Debugging parallel Datasets transformations

I’ve recently spent some time scratching my head over some tricky bugs in parallel dataset processing (with .map()).

In particular at the moment, I have a use case with multiple .map()pings where everything works fine (but very slowly) as long as num_proc=None… But when scaling up to multiple workers, the system freezes part way through.

Specifically:

  • The progress indicators always seem to suggest it gets to the end of one of the map()s at the point where the script becomes unresponsive: The last thing to print are full progress bars from the final busy workers.
  • Multiple cores (but not all / as many as I have workers) show as “busy”, but nothing else happens even after leaving the system for minutes or hours.

One reason I’m finding this tough to debug is it seems like there’s so many things that could go wrong in map multiprocessing: I’ve already seen, for example, that with multiple processes uncaught errors can sometimes silently crash workers without managing to print the error… Which is fine for things that can be debugged with num_proc=None, but tricky after that!

Can anybody help narrow down the list: Which of these things do we know could, or wouldn’t cause these kinds of hanging errors in situations where a dataset is prepared through multiple .map() stages:

  1. Are there particular thread-safety restrictions on fn_kwargs keyword args, assuming these are only read and not written by the mapper? E.g. is it OK to use kwargs with types like dict, set, maybe numpy.ndarray?
  2. Is it true a TokenizerFast should be usable in .map() (passed as a kwarg and then called on each batch) without expecting any problems? I think the TOKENIZERS_PARALLELISM=false env var may be required for this…
  3. How about a Processor? Are there processors that might have a problem being used in this way?
  4. In the actual result columns of the dataset returned by the map function, is it ok to return ndarrays? Or must be plain Python lists?
    A). How about if multiple returned features are views that might map to shared underlying ndarray data? (For e.g. by the map fn preparing one big ndarray and then returning slices of it without .copy().
    B). How about if multiple examples in one feature of a returned batch are slices/views?
  5. What about variables in closure scope of the map function? E.g. if some variables are in scope at the point the mapper function is def defined, and the function tries to access those - again assuming it’s in a relatively sensible read-only way.
    • For example, using a pre-defined logger from standard logging library?

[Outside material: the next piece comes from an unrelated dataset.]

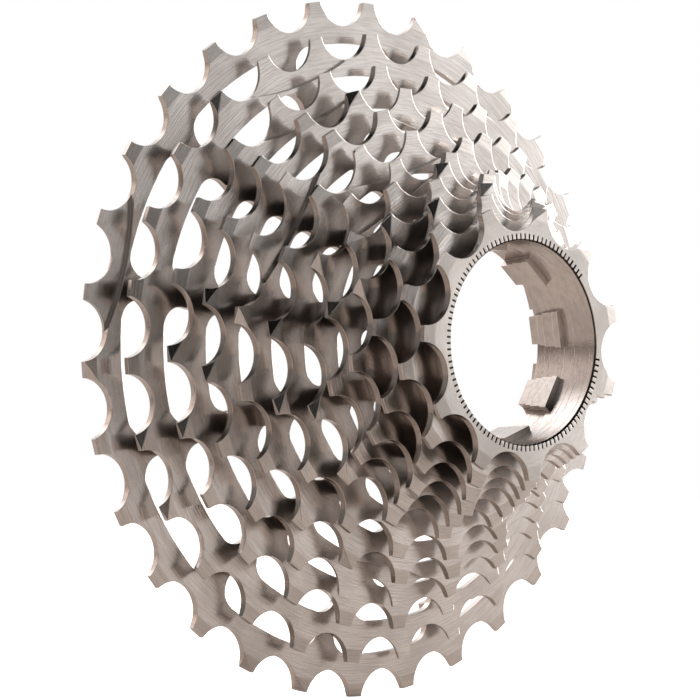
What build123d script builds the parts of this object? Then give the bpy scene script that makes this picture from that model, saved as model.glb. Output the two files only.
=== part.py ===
from build123d import *
import math
import os

# Cassette of twelve chain sprockets for a bicycle's rear hub.
# All sizes are in millimetres. The wheel axis is Y, the smallest sprocket faces -Y (outboard),
# +Z is up, and the origin is the centre of the smallest sprocket's outboard face.

# Chain
chain_pitch = 12.7
roller_radius = 3.97          # from a seated chain roller's centre to the bottom of its gullet
tooth_addendum = 0.55         # tooth tip above the pitch circle
tip_width = 2.7               # flat land left on each tooth tip

# Cassette
tooth_counts = [11, 12, 13, 14, 15, 16, 18, 20, 22, 24, 27, 30]
sprocket_spacing = 3.655      # outboard face to outboard face
plate_thickness = 1.3
first_tooth_angles = [15.0, 13.0, 10.5, 8.5, 3.5, 22.0, 18.0, 13.0, 8.0, 3.5, 12.0, 5.5]

# Rims, arms and webs
rim_width = 2.9               # from the gullet bottoms in to a rim's open inner edge
arm_count = 12
arm_angle = 21.0              # direction of the first arm
arm_width = 3.8
arm_corner = 3.5              # fillet where an arm leaves its rim
web_step = 1.1                # webs stay this far inside the gullets they stand behind
first_open_sprocket = 4       # from this sprocket on, arms and windows take the place of a solid disc

# Hub fit
bore_radius = 17.0
bore_chamfer = 0.3
spline_relief = 0.3           # the bore is this much wider between the spline lugs
spline_count = 9
spline_angle = -29.0          # direction of the first spline lug
spline_depth = 1.2            # how far the lugs stand inside the plain bore
spline_width = 6.2            # of the most outboard layer of lugs
spline_narrowing = 0.45       # each layer further in has lugs narrower by this
first_splined_sprocket = 2
last_splined_sprocket = 3
collar_length = 1.8           # splined collar behind the last splined sprocket
collar_wall = 2.6

# Lockring seat: fine radial notches round most of the bore of the smallest sprocket
notch_count = 96
notch_from = 42.0             # direction of the first notch
notch_arc = 314.0             # the rest of the seat is plain
notch_length = 1.2            # outward from the bore's wall
notch_width = 0.36
notch_depth = 0.28

# Tooth finish
tip_bevel_length = 2.3        # sloped facet on the outboard side of each tooth
tip_bevel_depth = 0.2
back_bevel_length = 0.7
back_bevel_depth = 0.2

# Shifting gates: a dished ramp lifts the chain, and slanted flanks guide it on and off
ramp_angles = [62.0, 40.0, 95.0, 140.0, 70.0, 130.0, 100.0, 150.0, 85.0, 110.0, 112.0, 167.0]
ramp_depth = 0.8
ramp_edge = 0.25              # rim left inside the ramp
gate_spacing = 11             # at most one gate to this many teeth
landing_angle = 18.0          # from a ramp to the tooth that lands the chain
release_angle = 88.0          # from a ramp to the middle of the two teeth that release it
slant_tilt = 27.0             # slope of a slanted flank
slant_start = 1.25            # a slant starts this far past the middle of the tip
slant_foot = 18.0             # and ends this far up the gullet's arc, in degrees
slant_width = 4.0


def pitch_radius(teeth):
    return chain_pitch / (2 * math.sin(math.pi / teeth))


def root_radius(teeth):
    return pitch_radius(teeth) - roller_radius


def tip_radius(teeth):
    return pitch_radius(teeth) + tooth_addendum


def rim_radius(teeth):
    return root_radius(teeth) - rim_width


def outboard_y(index):
    return index * sprocket_spacing


def face_plane(y):
    """Plane across the wheel axis that looks outboard, with X to the right and Z up."""
    return Plane.XZ.offset(-y)


def turned(angle, radial, tangential):
    """Point at a radius along a direction, then sideways from it."""
    direction = Vector(1, 0).rotate(Axis.Z, angle)
    sideways = Vector(0, 1).rotate(Axis.Z, angle)
    return direction * radial + sideways * tangential


def gullet_corner(teeth):
    """Where a gullet's arc meets a tooth tip: how far above its bottom, and how far to the side."""
    half_gullet = math.pi / teeth - math.asin(tip_width / 2 / tip_radius(teeth))
    height = tip_radius(teeth) * math.cos(half_gullet) - root_radius(teeth)
    return height, tip_radius(teeth) * math.sin(half_gullet)


def tooth_outline(teeth, first_tooth):
    """Closed outline: one wide arc to each gullet, from tip to tip, and round-topped teeth."""
    pitch_angle = 360 / teeth
    bottom = root_radius(teeth)
    height, side = gullet_corner(teeth)
    for number in range(teeth):
        gullet = first_tooth + (number + 0.5) * pitch_angle
        start = turned(gullet, bottom + height, -side)
        end = turned(gullet, bottom + height, side)
        next_start = turned(gullet + pitch_angle, bottom + height, -side)
        ThreePointArc(start, turned(gullet, bottom, 0), end)
        ThreePointArc(end, turned(gullet + pitch_angle / 2, tip_radius(teeth), 0), next_start)


def hub_radius(index):
    """The bore of a sprocket, or of the web behind it: wider from the first splined sprocket on."""
    return bore_radius + spline_relief if index >= first_splined_sprocket else bore_radius


def spline_lugs(layer):
    """Lugs that stand inward from the bore, in the sketch that is being drawn."""
    width = spline_width - spline_narrowing * layer
    crest = bore_radius - spline_depth
    root = bore_radius + 2 * spline_relief
    with PolarLocations((crest + root) / 2, spline_count, start_angle=spline_angle):
        Rectangle(root - crest, width)
    Circle(crest, mode=Mode.SUBTRACT)


def gate_angles(index):
    """Directions of a sprocket's ramps, evenly spread from the first."""
    gates = tooth_counts[index] // gate_spacing
    return [ramp_angles[index] + gate * 360 / gates for gate in range(gates)]


def cut_ramps(index):
    """Dished recess on the outboard face: an arc from one gullet to the next but one."""
    teeth = tooth_counts[index]
    pitch_angle = 360 / teeth
    root = root_radius(teeth)
    low = rim_radius(teeth) + ramp_edge
    beyond = 2 * tip_radius(teeth)
    for angle in gate_angles(index):
        gullet = round((angle - first_tooth_angles[index]) / pitch_angle - 0.5) + 0.5
        middle = first_tooth_angles[index] + gullet * pitch_angle
        first = middle - pitch_angle
        last = middle + pitch_angle
        with BuildSketch(face_plane(outboard_y(index))) as dish:
            with BuildLine():
                ThreePointArc(turned(first, root, 0), turned(middle, low, 0), turned(last, root, 0))
                Polyline(
                    turned(last, root, 0),
                    turned(last, beyond, 0),
                    turned(middle, beyond, 0),
                    turned(first, beyond, 0),
                    turned(first, root, 0),
                )
            make_face()
        extrude(dish.sketch, amount=-ramp_depth, mode=Mode.SUBTRACT)


def slant_flank(index, tooth, side):
    """Slant one flank of a tooth, from its tip down to the gullet on that side (1 or -1)."""
    teeth = tooth_counts[index]
    pitch_angle = 360 / teeth
    middle = first_tooth_angles[index] + tooth * pitch_angle
    height, side_way = gullet_corner(teeth)
    arc_radius = (height**2 + side_way**2) / (2 * height)
    foot_out = root_radius(teeth) + arc_radius * (1 - math.cos(math.radians(slant_foot)))
    foot_side = arc_radius * math.sin(math.radians(slant_foot))
    y = outboard_y(index)
    at_tip = turned(middle, tip_radius(teeth), -side * slant_start)
    at_foot = turned(middle + side * pitch_angle / 2, foot_out, -side * foot_side)
    top = face_plane(y + tip_bevel_depth).from_local_coords(at_tip)
    foot = face_plane(y).from_local_coords(at_foot)
    depth = slant_width * math.tan(math.radians(slant_tilt))
    with BuildSketch(Plane(origin=foot, x_dir=(0, 1, 0), z_dir=top - foot)) as wedge:
        with BuildLine():
            Polyline((0, 0), (depth, side * slant_width), (-plate_thickness, side * slant_width), close=True)
        make_face()
    extrude(wedge.sketch, amount=(top - foot).length + tip_width, mode=Mode.SUBTRACT)


def cut_gates(index):
    """Slanted flanks of every gate: a tooth that lands the chain and two that release it."""
    pitch_angle = 360 / tooth_counts[index]
    for angle in gate_angles(index):
        landing = round((angle + landing_angle - first_tooth_angles[index]) / pitch_angle)
        release = math.floor((angle + release_angle - first_tooth_angles[index]) / pitch_angle)
        slant_flank(index, landing, 1)
        if index < first_open_sprocket:
            slant_flank(index, landing - 1, 1)
        else:
            slant_flank(index, release, -1)
            slant_flank(index, release + 1, -1)


def bevel_tips(teeth, y):
    """Cone cuts that slope both sides of the teeth towards their tips."""
    tip = tip_radius(teeth)
    back = y + plate_thickness
    clear = 1.0
    front_slope = tip_bevel_depth / tip_bevel_length
    back_slope = back_bevel_depth / back_bevel_length
    with BuildSketch(Plane.XY) as bevels:
        with BuildLine():
            Polyline(
                (tip - tip_bevel_length, y),
                (tip + clear, y),
                (tip + clear, y + front_slope * (tip_bevel_length + clear)),
                close=True,
            )
        make_face()
        with BuildLine():
            Polyline(
                (tip - back_bevel_length, back),
                (tip + clear, back),
                (tip + clear, back - back_slope * (back_bevel_length + clear)),
                close=True,
            )
        make_face()
    revolve(bevels.sketch, axis=Axis.Y, mode=Mode.SUBTRACT)


def sprocket(index):
    """One toothed plate, with its arms or its hub bore."""
    teeth = tooth_counts[index]
    first_tooth = first_tooth_angles[index]
    y = outboard_y(index)
    with BuildPart() as plate:
        with BuildSketch(face_plane(y + plate_thickness)) as face:
            with BuildLine():
                tooth_outline(teeth, first_tooth)
            make_face()
            if index >= first_open_sprocket:
                foot = rim_radius(tooth_counts[index - 1])
                rim = rim_radius(teeth)
                Circle(rim, mode=Mode.SUBTRACT)
                arm_length = rim - foot + 2 * web_step
                with PolarLocations(foot - web_step + arm_length / 2, arm_count, start_angle=arm_angle):
                    Rectangle(arm_length, arm_width)
                Circle(foot, mode=Mode.SUBTRACT)
                corners = face.vertices().filter_by(lambda v: abs(math.hypot(v.X, v.Y) - rim) < 0.01)
                fillet(corners, min(arm_corner, 0.8 * (rim - foot)))
            else:
                Circle(hub_radius(index), mode=Mode.SUBTRACT)
                if first_splined_sprocket <= index <= last_splined_sprocket:
                    spline_lugs(2 * (index - first_splined_sprocket))
        extrude(amount=plate_thickness)
        bevel_tips(teeth, y)
        if index >= first_open_sprocket:
            cut_ramps(index)
        cut_gates(index)
        if index == 0:
            cut_lockring_seat()
    plate.part.label = f"sprocket_{teeth}t"
    return plate


def cut_lockring_seat():
    """Chamfer the mouth of the bore and notch the face round it."""
    with BuildSketch(Plane.XY) as mouth:
        with BuildLine():
            Polyline(
                (bore_radius - bore_chamfer, 0),
                (bore_radius + bore_chamfer, 0),
                (bore_radius - bore_chamfer, 2 * bore_chamfer),
                close=True,
            )
        make_face()
    revolve(mouth.sketch, axis=Axis.Y, mode=Mode.SUBTRACT)
    outer = bore_radius + notch_length
    inner = bore_radius - bore_chamfer
    middle = (inner + outer) / 2
    with BuildSketch(face_plane(0)) as notches:
        with PolarLocations(middle, notch_count, start_angle=notch_from, angular_range=notch_arc):
            Rectangle(outer - inner, notch_width)
    extrude(notches.sketch, amount=-notch_depth, mode=Mode.SUBTRACT)


def web_ring(index):
    """Closed ring between two of the small sprockets, behind the smaller one's gullets."""
    smaller = tooth_counts[index]
    back = outboard_y(index + 1)
    gap = sprocket_spacing - plate_thickness
    with BuildPart() as ring:
        with BuildSketch(face_plane(back)):
            Circle(root_radius(smaller) - web_step)
            Circle(hub_radius(index), mode=Mode.SUBTRACT)
            if first_splined_sprocket <= index < last_splined_sprocket:
                spline_lugs(1)
        extrude(amount=gap)
    ring.part.label = f"web_ring_{smaller}t_{tooth_counts[index + 1]}t"
    return ring


def web_posts(index):
    """Short posts that carry a larger sprocket's arms on the back of the next smaller one."""
    smaller = tooth_counts[index]
    inner = rim_radius(smaller)
    outer = root_radius(smaller) - web_step
    back = outboard_y(index + 1)
    gap = sprocket_spacing - plate_thickness
    with BuildPart() as posts:
        with BuildSketch(face_plane(back)):
            with PolarLocations((inner + outer) / 2, arm_count, start_angle=arm_angle):
                Rectangle(outer - inner, arm_width)
            Circle(inner + web_step, mode=Mode.SUBTRACT)
        extrude(amount=gap)
    posts.part.label = f"web_posts_{smaller}t_{tooth_counts[index + 1]}t"
    return posts


def spline_collar():
    """Short splined collar on the back of the last splined sprocket."""
    start = outboard_y(last_splined_sprocket) + plate_thickness
    with BuildPart() as collar:
        with BuildSketch(face_plane(start + collar_length)):
            Circle(bore_radius + collar_wall)
            Circle(hub_radius(last_splined_sprocket), mode=Mode.SUBTRACT)
            spline_lugs(3)
        extrude(amount=collar_length)
    collar.part.label = "spline_collar"
    return collar


pieces = [sprocket(index) for index in range(len(tooth_counts))]
for index in range(len(tooth_counts) - 1):
    if index + 1 < first_open_sprocket:
        pieces.append(web_ring(index))
    else:
        pieces.append(web_posts(index))
pieces.append(spline_collar())

os.makedirs("parts", exist_ok=True)
for piece in pieces:
    export_step(piece.part, f"parts/{piece.part.label}.step")
    print(f"{piece.part.label}: {len(piece.part.solids())} solids, {piece.part.volume:.0f} mm3")
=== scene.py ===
# %% [markdown]
# # A bicycle cassette in machined steel
# A cassette is the stepped stack of chain sprockets on a rear wheel. This one is cut from
# a single block of steel, so it is all bare metal: flat turned faces, scooped gullets, thin
# arms and a splined bore. The shapes come ready-made from the CAD model. This lesson gives
# them their metal, and then the studio that a polished metal needs to look like metal.

import math

import bpy
from mathutils import Matrix, Vector


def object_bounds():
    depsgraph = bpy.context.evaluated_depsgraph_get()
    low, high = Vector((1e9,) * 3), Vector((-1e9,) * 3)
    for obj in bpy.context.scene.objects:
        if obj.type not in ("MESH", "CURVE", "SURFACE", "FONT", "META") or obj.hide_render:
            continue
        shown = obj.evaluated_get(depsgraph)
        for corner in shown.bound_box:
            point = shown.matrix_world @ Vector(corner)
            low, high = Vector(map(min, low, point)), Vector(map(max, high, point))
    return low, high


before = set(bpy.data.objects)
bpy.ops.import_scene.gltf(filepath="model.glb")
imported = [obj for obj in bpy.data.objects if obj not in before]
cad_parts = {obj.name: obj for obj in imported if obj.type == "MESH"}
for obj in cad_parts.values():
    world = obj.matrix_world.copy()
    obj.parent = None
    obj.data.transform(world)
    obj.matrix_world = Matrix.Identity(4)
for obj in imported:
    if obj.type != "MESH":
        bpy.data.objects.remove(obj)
cad_low, cad_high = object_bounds()
millimetre = 0.001
print("CAD nodes:", len(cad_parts))
print("CAD box in mm:", [round(v / millimetre, 1) for v in (*cad_low, *cad_high)])

# %% [markdown]
# ## Helpers for node trees
# A material in Blender is a tree of nodes. Writing every link by hand hides what the metal
# is made of, so four small helpers do the wiring: one adds a node and fills its sockets,
# one does arithmetic, one spreads a value over a range and one mixes two colours. A socket
# takes either a plain value or another node's output, and the helpers tell them apart.
# A name such as i0 stands for the first socket, for nodes whose sockets share a name.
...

So at the moment I have no end to my list of things that could possibly-maybe-perhaps cause deadlock/multiprocessing issues when chaining together a couple of .map() calls.

Any help narrowing down which things are unlikely/impossible to cause these problems, and which are probable causes, would be much appreciated!

For anybody keen to take the plunge, the code I’m struggling with lately is actually public here: Specifically the data subfolder and dataproc_num_workers parameter… But it’s part of a long workflow and designed to run on Amazon SageMaker + AWS - so not exactly a minimal & locally-reproducible example.

1 Like

Hi !

  1. the kwargs are copied (using dill which is an extension of pickle) and passed to each process. In particular we use multiprocess.Pool to spawn the subprocesses.
  2. we set TOKENIZERS_PARALLELISM=false for subprocesses already, and we show a warning to say that we set it explicitly. If you set TOKENIZERS_PARALLELISM=false by yourself, the warning is hidden. This shouldn’t cause the job to hang
  3. It should be fine unless the processor already does some parallelism, in which case you have to account for that.
  4. you can return Numpy arrays, and they are converted to Arrow arrays automatically without copying the data. Then every writer_batch_size examples they are written to disk in an Arrow file. However note that each process is independent and has copies of the kwargs_fn values (from dill).
  5. same as the kwargs_fn: the global variables are copied to each process thanks to multiprocess.Pool

Let me know if you have other questions or if I can help

Hi @Thewz Did you find any solutions to this? I am experiencing the same issue. I can only using the main process but because my dataset is very large, it takes a stupid amount of time on only one process. Thank you!